He also finds it ‘mystifying’ that the Church is unable to be honest about the number of gay clergy in its ranks, not least because ‘many of the English church’s clergy live openly in their rectories with gay partners, with the full knowledge of their bishops’.

How does he know? Is he friends with them all? Do he and his husband / wife / partner invite them all around for tea and cake every Sunday afternoon, and talk to them of their sexual preferences and predilections? Where are the statistics for this assertion? Empirical evidence?

Bishop Robinson believes his stance on homosexuality to be consistent with the traditions of the Church of England. With the prospect of discipline, and the formulation of an Anglican Covenant, he says: ‘the whole notion of punishment being meted out to provinces of the Anglican Communion that are somehow non-compliant is somehow antithetical to the whole Anglican tradition, positing some sort of centralised Curia that has the ability and the authority to do such a thing, is about as un-Anglican as you can imagine. After all, our church was founded in resistance to a centralised authority in Rome. And so to pose the possibility of such a centralised Curia with those kinds of authorities seems to me to be as un-traditional as it could be’.
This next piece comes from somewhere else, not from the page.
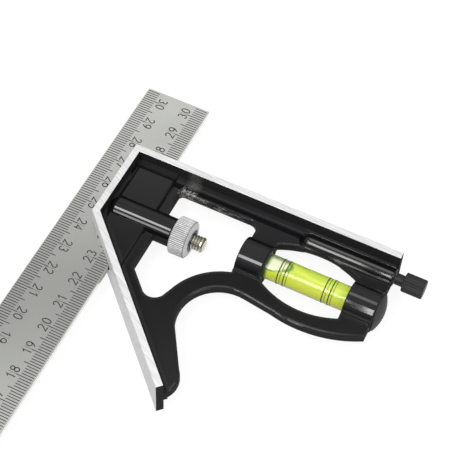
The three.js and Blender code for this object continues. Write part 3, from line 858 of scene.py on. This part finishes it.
def mark_ink():
    """The dark etch of the scale."""
    finish = Finish("mark_ink", Roughness=INK_ROUGHNESS, Specular_IOR_Level=INK_SPECULAR)
    patchy = finish.noise(finish.place, INK_SCALE)
    finish.set("Base Color", finish.mix(patchy, grey(INK_DARK), grey(INK_LIGHT)))
    return finish.material


# Small metal pieces


def plated(name, crest, root_shade, axis_place, root_radius, crest_radius, metallic=1.0, roughness=0.3,
           grain=TURNED_GRAIN, grain_low=PLATING_LOW, bore_shade_radius=None):
    """Plating with a fine grain, painted shade in the thread or knurl roots and, within a radius, painted
    shade round the bore.
    """
    finish = Finish(name, Metallic=metallic)
    turning = finish.noise(finish.stretched(grain))
    cloud = finish.noise(finish.place, PLATING_CLOUD_SCALE)
    tone = finish.ramp(finish.blend(PLATING_TURNED_SHARE, cloud, turning), *PLATING_RANGE, grain_low, 1.0)
    end_on, _, _ = finish.split(finish.facing)
    on_end = finish.ramp(finish.math("ABSOLUTE", end_on), *END_RANGE)
    # Painted shade: the thread or knurl roots are coloured darker than the crests
    height = finish.ramp(finish.radius_from(axis_place), root_radius, crest_radius)
    height = finish.math("MAXIMUM", height, on_end)
    tone = finish.math("MAXIMUM", tone, on_end)
    colour = finish.mix(height, root_shade, crest)
    # Painted shade round the bore's mouth on the nut's face, made patchy by the cloud
    if bore_shade_radius:
        bore_shade = finish.ramp(finish.radius_from(axis_place), bore_shade_radius, bore_shade_radius * BORE_SHADE_FULL_SHARE)
        bore_shade = finish.math("MULTIPLY", bore_shade, finish.ramp(cloud, *BORE_SHADE_RANGE, *BORE_SHADE_SHARES))
        colour = finish.mix(bore_shade, colour, grey(BORE_SHADE_GREY))
    finish.set("Base Color", finish.mix(tone, grey(0.0), colour))
    finish.set("Roughness", finish.ramp(height, 0.0, 1.0, roughness + ROOT_DULLNESS, roughness))
    finish.bump(turning, PLATING_RELIEF_SHARE, RELIEF_HEIGHT)
    return finish.material


def bolt_plating():
    """Slightly warm plating with painted shade in the thread roots."""
    return plated("bolt_plating", BOLT_CREST, BOLT_ROOT_SHADE, bolt_middle,
                  bolt_radius - THREAD_DEPTH, bolt_radius, metallic=0.85, roughness=0.25)


def nut_plating():
    """Bright, softly lit plating with streaks along the knurl, painted shade in its roots and painted shade
    round the bolt.
    """
    return plated("nut_plating", grey(NUT_CREST), grey(NUT_ROOT_SHADE), bolt_middle,
                  nut_radius - KNURL_DEPTH, nut_radius, metallic=0.15, roughness=0.5,
                  grain=KNURL_GRAIN, grain_low=KNURL_LOW, bore_shade_radius=bolt_radius * BORE_SHADE_REACH_SHARE)


def spring_wire():
    """Plain drawn wire."""
    return plated("spring_wire", grey(WIRE_GREY), grey(WIRE_GREY), bolt_middle, 0.0, bolt_radius)


def bushing_brass():
    """Darkened brass, with painted shade deeper towards its axis."""
    return plated("bushing_brass", grey(BUSHING_CREST, BRASS_WARMTH), grey(BUSHING_ROOT_SHADE, BRASS_WARMTH),
                  scriber_middle, 0.0, scriber_radius, roughness=0.4)


def needle_steel():
    """Ground and hardened steel."""
    return plated("needle_steel", grey(NEEDLE_GREY), grey(NEEDLE_GREY), scriber_middle, 0.0, scriber_radius)


# Plastic


def moulded(name, level, roughness):
    """Plastic or blackened metal with a fine grain."""
    finish = Finish(name, Specular_IOR_Level=MOULDED_SPECULAR)
    grain = finish.noise(finish.place, MOULDED_SCALE, **GRAIN_NOISE)
    dark, light = [grey(level * tone) for tone in MOULDED_TONES]
    finish.set("Base Color", finish.mix(grain, dark, light))
    finish.set("Roughness", finish.ramp(grain, *MOULDED_RANGE, roughness, roughness + MOULDED_DULLNESS))
    finish.bump(grain, MOULDED_RELIEF_SHARE, MOULDED_RELIEF_HEIGHT, finish.rounded(SMALL_EDGE_RADIUS))
    return finish.material


def clear_tube():
    """Clear acrylic: see-through where it is faced, and denser along its outline."""
    finish = Finish("clear_tube", Roughness=TUBE_ROUGHNESS, Specular_IOR_Level=LEVEL_SPECULAR)
    facing = finish.node("ShaderNodeLayerWeight")
    facing.inputs["Blend"].default_value = FACING_BLEND
    haze = finish.noise(finish.place, HAZE_SCALE)
    finish.set("Base Color", finish.mix(haze, TUBE_DARK, TUBE_LIGHT))
    finish.set("Alpha", finish.ramp(facing.outputs["Facing"], *FACING_RANGE, *TUBE_ALPHA))
    return finish.material


# Liquid


def tube_angle(finish):
    """The angle round the tube's line, from straight up and towards the square's open side."""
    _, y, z = finish.split(finish.place)
    across = finish.math("SUBTRACT", tube_middle.y, y)
    up = finish.math("SUBTRACT", z, tube_middle.z)
    return finish.math("ARCTAN2", across, up)


def with_bubble(finish, colour, x, angle):
    """The liquid's colour with the pale bubble, its green rim and painted shade above it, where the dark
    head is seen through the bubble.
    """
    along = finish.math("DIVIDE", finish.math("SUBTRACT", x, BUBBLE_START), BUBBLE_LENGTH)
    round_share = finish.math("DIVIDE", angle, BUBBLE_HALF_ANGLE)
    inside = finish.math("ADD", finish.math("POWER", along, 2.0), finish.math("POWER", round_share, 2.0))
    colour = finish.mix(finish.ramp(inside, *PALE_RANGE), colour, BUBBLE_PALE)
    rim = finish.near(inside, RIM_MIDDLE, RIM_REACH, RIM_SOFT)
    colour = finish.mix(finish.math("MULTIPLY", rim, RIM_SHARE), colour, BUBBLE_RIM)
    # Painted shade on the tube's upper edge by the left boss, where the dark head is seen through the bubble
    from_boss = finish.math("SUBTRACT", x, SIGHT_START)
    seen_shade = finish.math("MULTIPLY", finish.ramp(angle, *SEEN_SHADE_ANGLES), finish.ramp(from_boss, *SEEN_SHADE_STRETCH))
    return finish.mix(finish.math("MULTIPLY", seen_shade, SEEN_SHADE_SHARE), colour, BUBBLE_SEEN_SHADE)


def with_shadows(finish, colour, x):
    """The liquid's colour with the rings' shadows and the left boss's."""
    for offset in RING_OFFSETS:
        middle = SIGHT_START + offset + RING_SHADOW_STEP
        shadow = finish.near(x, middle, RING_SHADOW_WIDTH / 2, RING_SHADOW_WIDTH / 2)
        colour = finish.mix(finish.math("MULTIPLY", shadow, RING_SHADOW_SHARE), colour, RING_SHADOW)
    from_boss = finish.math("SUBTRACT", x, SIGHT_START)
    return finish.mix(finish.ramp(from_boss, BOSS_SHADOW_END, BOSS_SHADOW_FULL), colour, BOSS_SHADOW)


def level_fill():
    """Yellow-green liquid, with painted light gathered on its lower side, and with its bubble and painted
    shadows.
    """
    finish = Finish("level_liquid", Roughness=LIQUID_ROUGHNESS, Specular_IOR_Level=LEVEL_SPECULAR)
    x, _, _ = finish.split(finish.place)
    angle = tube_angle(finish)
    cloud = finish.noise(finish.stretched(LIQUID_CLOUD_SCALE))
    # Painted light: the lower side lighter, where the tube gathers light onto it
    colour = finish.mix(finish.ramp(angle, *LIT_LOWER_ANGLES), LIQUID_UPPER_SHADED, LIQUID_LOWER_LIT)
    colour = finish.mix(finish.ramp(cloud, *LIQUID_CLOUD_RANGE), colour, LIQUID_CLOUD)
    colour = with_bubble(finish, colour, x, angle)
    finish.set("Base Color", with_shadows(finish, colour, x))
    return finish.material


materials = {
    "square_head": painted_head(),
    "steel_rule": rolled_steel(),
    "clamp_bolt": bolt_plating(),
    "clamp_nut": nut_plating(),
    "clamp_spring": spring_wire(),
    "vial_stopper": moulded("stopper_plastic", STOPPER_GREY, roughness=0.5),
    "vial_packing_left": moulded("packing", PACKING_GREY, roughness=0.8),
    "vial_packing_right": moulded("packing", PACKING_GREY, roughness=0.8),
    "vial_end_plug": moulded("plug_plastic", PLUG_GREY, roughness=0.5),
    "scriber_bushing": bushing_brass(),
    "scriber_needle": needle_steel(),
    "scriber_knob": moulded("knob_black", KNOB_GREY, roughness=0.42),
}
for name, node in nodes.items():
    if name in materials:
        node.data.materials.clear()
        node.data.materials.append(materials[name])
    shade(node, smooth=name not in FLAT_PIECES)

ink = mark_ink()
for piece in [front_marks, back_marks, *rings]:
    piece.data.materials.append(ink)
level_liquid.data.materials.append(level_fill())
level_tube.data.materials.append(clear_tube())


# Floor, light and camera


def shown_share(tree_nodes):
    """One for camera, glossy and transmission rays, and zero for the rays that light the object."""
    path = tree_nodes.node("ShaderNodeLightPath").outputs
    seen = path["Is Camera Ray"]
    for other in ("Is Glossy Ray", "Is Transmission Ray"):
        seen = tree_nodes.math("MAXIMUM", seen, path[other])
    return seen


def white_floor():
    """A pale floor under the head, seen as white and keeping the object's shadow."""

    def build(shape):
        bmesh.ops.create_grid(shape, x_segments=FLOOR_CELLS, y_segments=FLOOR_CELLS, size=FLOOR_SIZE / 2)

    floor = new_piece("floor", build)
    floor.location = (0.0, 0.0, cad_low.z - FLOOR_GAP)
    finish = Finish("floor_white", Roughness=FLOOR_ROUGHNESS, Specular_IOR_Level=FLOOR_SPECULAR)
    finish.set("Base Color", grey(FLOOR_SHADE))
    finish.set("Emission Color", WHITE)
    finish.set("Emission Strength", finish.math("MULTIPLY", shown_share(finish), FLOOR_GLOW))
    floor.data.materials.append(finish.material)


def studio_world():
    """Soft light from all round: a bright ceiling with one darker band, and dimmer walls."""
    world = bpy.data.worlds.new("studio")
    bpy.context.scene.world = world
    world.use_nodes = True
    sky = Nodes(world.node_tree)
    background = world.node_tree.nodes["Background"].inputs
    way = sky.node("ShaderNodeTexCoord").outputs["Generated"]
    _, _, rise = sky.split(way)
    light = sky.ramp(rise, WALL_RISE, CEILING_RISE, WALL_LIGHT, CEILING_LIGHT)
    from_band = sky.math("ABSOLUTE", sky.math("SUBTRACT", rise, BAND_RISE))
    band = sky.ramp(from_band, 0.0, BAND_REACH, BAND_DIP, 0.0)
    sky.feed(background["Color"], WHITE)
    sky.feed(background["Strength"], sky.math("SUBTRACT", light, band))


def softbox(name, side, rise, width, height, radiance):
    """A rectangular lamp that faces the head, by its place across and its angle up from the open side."""
    data = bpy.data.lights.new(name, "AREA")
    data.shape = "RECTANGLE"
    data.size = width
    data.size_y = height
    data.energy = radiance * math.pi * width * height
    lamp = bpy.data.objects.new(name, data)
    reach = math.sqrt(LAMP_DISTANCE ** 2 - side ** 2)
    angle = math.radians(rise)
    out = Vector((0.0, -math.cos(angle), math.sin(angle)))
    lamp.location = LAMP_CENTRE + Vector((side, 0.0, 0.0)) + out * reach
    across = Vector((1.0, 0.0, 0.0))
    turn = Matrix((across, out.cross(across), out)).transposed()
    lamp.rotation_euler = turn.to_euler()
    bpy.context.scene.collection.objects.link(lamp)


def photo_camera():
    """The camera of the photograph."""
    data = bpy.data.cameras.new("photo_camera")
    data.sensor_width = SENSOR
    data.lens = FOCAL_PIXELS * SENSOR / max(FRAME_WIDTH, FRAME_HEIGHT)
    data.clip_start = NEAR_CLIP
    data.clip_end = FAR_CLIP
    camera = bpy.data.objects.new("photo_camera", data)
    bpy.context.scene.collection.objects.link(camera)
    back = Vector((
        math.sin(CAMERA_AZIMUTH) * math.cos(CAMERA_ELEVATION),
        -math.cos(CAMERA_AZIMUTH) * math.cos(CAMERA_ELEVATION),
        math.sin(CAMERA_ELEVATION),
    ))
    level_right = Vector((0, 0, 1)).cross(back).normalized()
    level_up = back.cross(level_right)
    right = level_right * math.cos(CAMERA_ROLL) + level_up * math.sin(CAMERA_ROLL)
    up = back.cross(right)
    turn = Matrix((right, up, back)).transposed().to_4x4()
    camera.matrix_world = Matrix.Translation(CAMERA_TARGET + back * CAMERA_DISTANCE) @ turn
    bpy.context.scene.camera = camera


white_floor()
studio_world()
for name, lamp in LAMPS.items():
    softbox(name, **lamp)
photo_camera()
bpy.context.scene.view_settings.view_transform = "Standard"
And in his exhortation of Reformation principles, he emphasises his own evangelical roots, because when he speak to gay and lesbian groups, he doesn’t talk to them about gay rights – he talks to them ‘about their souls’. His goal ‘is to get them to church and bring them to Jesus’.

Great.

But let’s just set aside Sola Scriptura, shall we, because of all the evangelical tenets, it’s just a tad inconvenient.

It is no wonder that the Bishop of Rome reasserts his belief that the Roman Catholic Church is the only church and that the Church of England (amongst others) are simply playing at being so. There is ceasing to be any viability in the via media, and to be Anglican is becoming synonymous with equivocation, indecision, and intolerable compromise. As the Lambeth Conference looms, there are ever-increasing threats of boycott, and the whole house of cards might yet come tumbling down.

But the good thing to come out of this is that Cranmer has discovered what the Archbishop of Canterbury has been doing on his ‘study leave’. Apparently, he has ‘almost completed a book on Russian author Dostoevsky’.

He must be a very slow reader.

Cranmer hopes that Archbishop Williams may similarly experience all the fullness of conversion, and rediscover the meaning of orthodoxy.

I amazes me still that some people continue to argue that Via Media is an excuse for liberal theology. It’s not and it never was. Via Media was an explanation of the path of churchmanship and theology that the Anglican Church took between the extremes of Roman “tradition” and Puritan “no tradition at all thank you very much”. Via Media was an orthodoxy that avoided excess but believed and trusted in the clear Biblical message of grace and holiness. Those who claim to be inheritors of the Via Media must first of all be orthodox on doctrine and moral practice. Without such an affirmation they aren’t even Christian, let alone Anglican.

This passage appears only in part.